Using the theory that a horse should be immune to all physical frailties in order to be able to run (which is pretty much the theory that the agenda people operate under) means that virtually every horse I have ever trained shouldn't have been allowed to run. Making "zero tolerance" a law will effectively make it impossible to fill a card as it will be necessary to withdraw all medications, even innocuous ones that treat chronic issues like stomach ulcers or allergies, a week or more to avoid a ridiculously minute positive. If you asked the NFL to operate under this standard you would have a 2 game season. Owners will rapidly leave the sport simply because this legislation makes a large percentage of the equine population impossibly expensive to train. At some point, maybe sooner than later, the industry will be asked to pay for this legislation and that will most certainly come from a take out increase and possibly from purses.

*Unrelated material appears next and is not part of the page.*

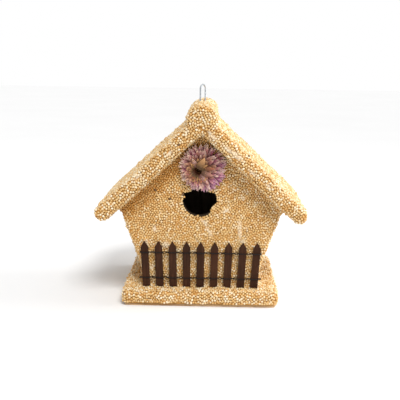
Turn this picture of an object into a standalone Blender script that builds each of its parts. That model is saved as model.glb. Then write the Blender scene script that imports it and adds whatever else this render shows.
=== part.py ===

And in the end like the banning of steroids, all the supposed "good" that will occur, won't, and this will be all for naught.....as usual. This is like banning all human medications because some people abuse Xanex. They just miss the point.
|
Horses don't ask for meds to keep them well or pain free. No gastroguard growing wild that they go eat everyday. Your NFL thoughts fail to represent the obvious adults are making decisions for their own behalf. Horses only require such treatment because they are in an environment which is artificial to what they would do naturally. Ultimately, people need to medicate horses responsible but everyones veiw of responsible is different. When dutrow years ago told the press he gives ALL of his horses Winstrol he didnt think he was being iresponsible he really thought it helped them. I never understood why hyperbaric chambers were deemed illegal for use the week of raceday? It's oxygen for g-ds sake? How the heck is that bad fr a horse? because it feels better faster? Anyway my point is comparing humans shooting themselves at halftime of an NFL game is completely differt then making a horse eat 2 butes a day so he can stay fit and train.